Last week I read Rob Llewellyn’s review of the new book by McKinsey’s Jürgen Meffert and Anand Swaminathan, Digital@Scale. Rob knows his stuff, so I tend to listen to what he says and he was clearly impressed. Consequently, I bought the book and I haven’t been disappointed. This is possibly the best commentary on the subject I have come across. The authors are spot-on with with so many points and they make them clearly and succinctly. Most importantly, their analysis reinforces the case for “brand-led business transformation”.
They underline the need for businesses to move quickly. I’m staggered that businesses I encounter often haven’t made a step toward transformation and often don’t even have a plan. It takes years to transform even a modest SME and if you haven’t made the shift to the digital economy in the next two or three years, you will be in serious jeopardy. Remember, John Chambers and others have made it clear why 40% of businesses we know today won’t survive the digital economy.
I like the emphasis this book places on the role of managers and employees. Again, most senior executives I encounter don’t appreciate that, while they may be responsible for leading the transformation of their organisation, they are not the ones who will actually be carrying it out. That’s the role of managers and employees in the outer office, on the shop floor and in the field and they aren’t going to be able to do pull it off unless they understand and buy into the objective.
When I start a project I ask a lot of questions. These often concern quite basic stuff I would expect any executive to know. Things like the profile of their clients. The shallowness of the understanding many executives have of their business never ceases to amaze me and this is usually despite having all the data they need to hand. The authors of this book reveal that generally businesses analyse no more than 5% of the data they hold. Of course, this the principle of “drinking from the fire hose” of which we’ve always been aware and it highlights the greatest benefit of digitisation and the reason transformed businesses will eliminate those that don’t make the change in the next few years.
Another common feature of today’s businesses is their lack of customer focus. I’ve never met an executive who didn’t profess a focus on customer needs, but I am usually able to point to their website to demonstrate that they are not walking this talk. In fact, businesses generally tend to be self-obsessed. Websites are a great revealer. If yours talks about your business, it’s structure and products you are probably doing the same. A customer-centric business will lead with the benefits their offer provides for customers, the rest is, at best, supporting evidence and rarely interests customers. It is good to see this book highlighting this factor.
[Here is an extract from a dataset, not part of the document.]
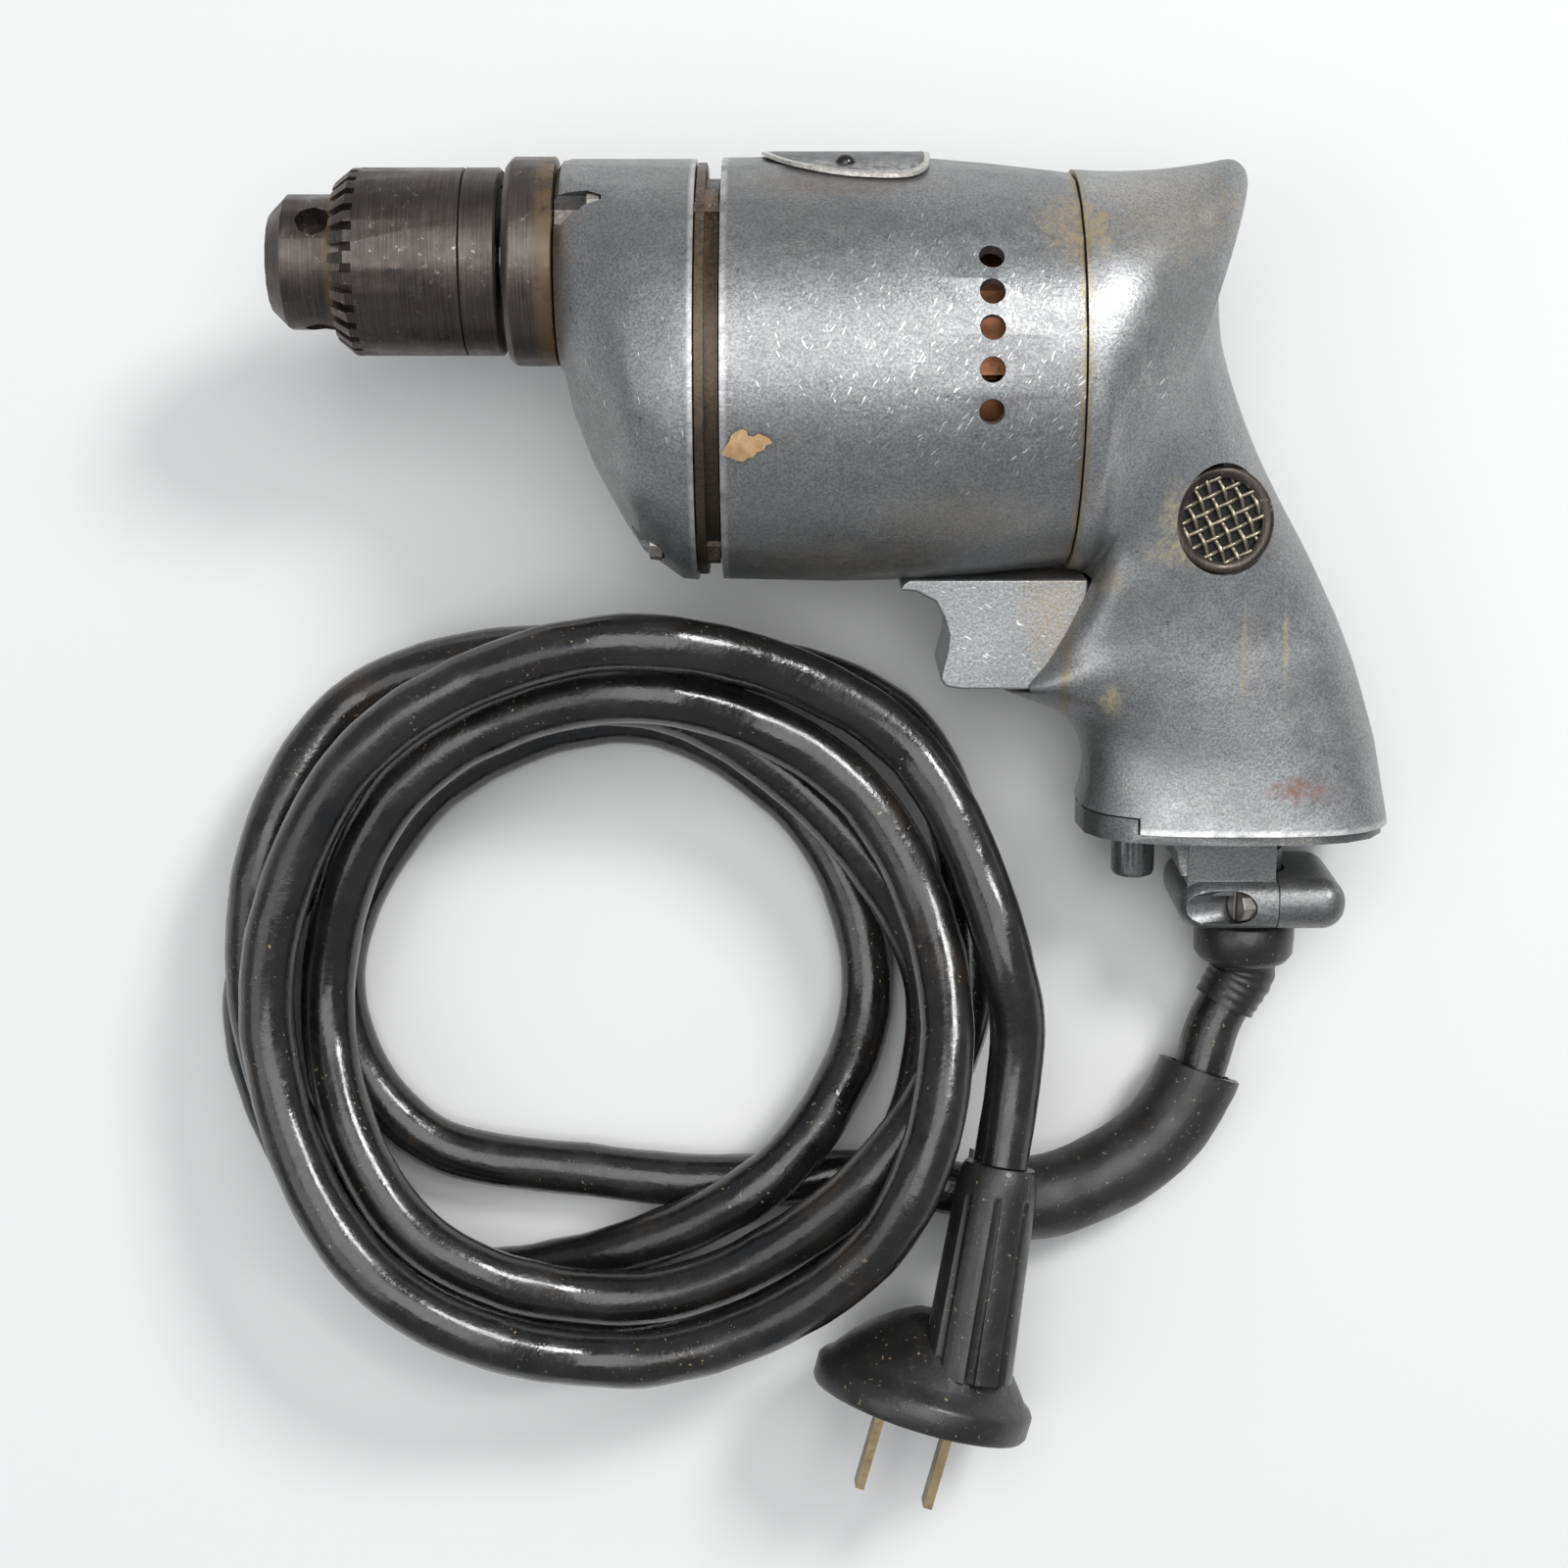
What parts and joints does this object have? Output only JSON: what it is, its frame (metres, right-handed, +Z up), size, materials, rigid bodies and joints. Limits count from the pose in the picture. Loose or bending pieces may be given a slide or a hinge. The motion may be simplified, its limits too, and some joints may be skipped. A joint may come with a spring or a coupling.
{
  "type": "electric drill",
  "caption": "Pistol-grip corded hand drill in bare cast metal with a keyed jaw chuck, gear case, trigger, vented grip, cord clamp, coiled lead and flat-blade plug.",
  "frame": {"origin": "on the bench, under the middle of the box round the drill itself without its free lead and plug", "axes": "+X from the chuck back along the motor axis, +Y from the grip's foot towards the barrel's top, +Z up from the bench"},
  "size_m": [0.212, 0.2388, 0.0732],
  "materials": {
    "cast_body": "satin, oxidised and scratched casting",
    "worn_cast": "worn casting",
    "gunmetal": "dark browned steel",
    "steel": "plain turned steel",
    "bronze": "sintered bronze",
    "copper": "varnished copper",
    "laminate": "stacked sheet",
    "brass": "tarnished brass",
    "vent_mesh": "dirty woven wire",
    "carbon": "pressed carbon",
    "phenolic": "moulded brown",
    "cord_rubber": "aged glossy rubber",
    "dull_rubber": "dull worn rubber"
  },
  "bodies": {
    "drill_body": {"gear_case": "cast_body", "gear_plate": "cast_body", "bearing_collar": "gunmetal", "front_bearing": "steel", "rear_spindle_bush": "bronze", "intermediate_pin": "steel", "armature_front_bearing": "steel", "armature_rear_bearing": "steel", "field_core": "laminate", "field_coil_upper": "copper", "field_coil_lower": "copper", "motor_casing": "cast_body", "rear_housing": "cast_body", "brush_ring": "phenolic", "brush_holder_upper": "brass", "brush_holder_lower": "brass", "carbon_brush_upper": "carbon", "carbon_brush_lower": "carbon", "switch_body": "phenolic", "base_cap": "cast_body", "cord_clamp_cap": "cast_body", "clamp_screw_1": "steel", "clamp_screw_2": "steel", "base_cap_screw": "steel", "gear_case_screw_1": "steel", "gear_case_screw_2": "steel", "gear_case_screw_3": "steel", "gear_case_screw_4": "steel", "vent_screen_left": "vent_mesh", "vent_screen_right": "vent_mesh", "strain_relief_boot": "dull_rubber", "cord_guard": "dull_rubber", "cord_lead": "cord_rubber", "cord_coil": "cord_rubber", "plug_body": "dull_rubber", "plug_blade_1": "brass", "plug_blade_2": "brass"},
    "chuck": {"chuck_body": "gunmetal", "spindle": "steel", "spindle_gear": "steel"},
    "sleeve": {"chuck_sleeve": "gunmetal", "chuck_nut": "steel"},
    "jaw_1": {"chuck_jaw_1": "steel"},
    "jaw_2": {"chuck_jaw_2": "steel"},
    "jaw_3": {"chuck_jaw_3": "steel"},
    "intermediate": {"intermediate_gear": "steel"},
    "armature": {"armature_shaft": "steel", "armature_core": "laminate", "armature_winding_front": "copper", "armature_winding_rear": "copper", "commutator": "copper", "cooling_fan": "worn_cast"},
    "trigger": {"trigger": "worn_cast"}
  },
  "joints": [
    {"name": "chuck_spin", "type": "hinge", "parent": "drill_body", "child": "chuck", "pos_m": [-0.07135, 0.05724, 0.04117], "axis": [1, 0, 0], "continuous": true},
    {"name": "intermediate_spin", "type": "hinge", "parent": "drill_body", "child": "intermediate", "pos_m": [-0.03335, 0.04199, 0.05073], "axis": [1, 0, 0], "continuous": true},
    {"name": "armature_spin", "type": "hinge", "parent": "drill_body", "child": "armature", "pos_m": [-0.00135, 0.03922, 0.0366], "axis": [1, 0, 0], "continuous": true},
    {"name": "sleeve_turn", "type": "hinge", "parent": "chuck", "child": "sleeve", "pos_m": [-0.07135, 0.05724, 0.04117], "axis": [1, 0, 0], "range_deg": [0, 2519]},
    {"name": "jaw_1_slide", "type": "slide", "parent": "chuck", "child": "jaw_1", "axis": [-0.9659, 0.138, -0.2189], "range_m": [0, 0.0095]},
    {"name": "jaw_2_slide", "type": "slide", "parent": "chuck", "child": "jaw_2", "axis": [-0.9659, 0.1206, 0.229], "range_m": [0, 0.0095]},
    {"name": "jaw_3_slide", "type": "slide", "parent": "chuck", "child": "jaw_3", "axis": [-0.9659, -0.2586, -0.0101], "range_m": [0, 0.0095]},
    {"name": "trigger_slide", "type": "slide", "parent": "drill_body", "child": "trigger", "axis": [1, 0, 0], "range_m": [0, 0.005], "stiffness_N_per_m": 800, "springref_m": -0.003}
  ],
  "couplings": [
    {"joint": "intermediate_spin", "follows": "chuck_spin", "ratio": -2.75},
    {"joint": "armature_spin", "follows": "chuck_spin", "ratio": 9.625},
    {"joint": "jaw_1_slide", "follows": "sleeve_turn", "m_per_rad": 0.000216},
    {"joint": "jaw_2_slide", "follows": "sleeve_turn", "m_per_rad": 0.000216},
    {"joint": "jaw_3_slide", "follows": "sleeve_turn", "m_per_rad": 0.000216}
  ]
}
Of course all of these points and others the authors highlight are automatically addressed if you approach transformation in the correct way. That starts with defining your brand and, most importantly, its inherent “promise”. My Brand-led Business Transformation Programme places great emphasis on this initial part of the transformation process, but it also ticks all the boxes drawn by the authors of this book.
Transformation is about aligning a business to the opportunities provided by the digital economy and there is really only one way to approach this. It has to start with a process of discovery when your existing data is analysed and the findings incorporated with published insights, market facts and competitive analysis to establish customer needs and your capacity to respond to them. This in turn dictates a plan for filling your resource gaps, which enables you to narrow down your “brand model” with its “brand promise”.
Rather than rush straight to market with this though, you must first ensure that your organisation can deliver its promise, consistently. That requires every employee to understand and commit to playing their part in the delivery. I’m particularly pleased that the authors point out it will be employees not senior executives who develop the digital processes required, but they can only do so if they are dialled in and committed and that is the product of the internal marketing component of your brand development programme. Every business needs to get into the habit of internal marketing. It’s a continual process for any contemporary business. Only when your internal marketing has brought your employees on board with your brand can you take your proposition to market.
Remember, if you launch before you are confident of being able to deliver your promise the prospects you attract to your door will be disappointed. They say it costs ten times as much to attract a new customer as it does to repeat sell to an existing one, but once they have been disappointed and reject you, it could cost 100-times as much to bring them back again. You work it out!
There are many more great points raised in this book, but pretty well all the pitfalls the authors identify are resolved if we approach transformation as an end-to-end process whose starting point is brand. As far as I am concerned, that definitely makes it worth a read.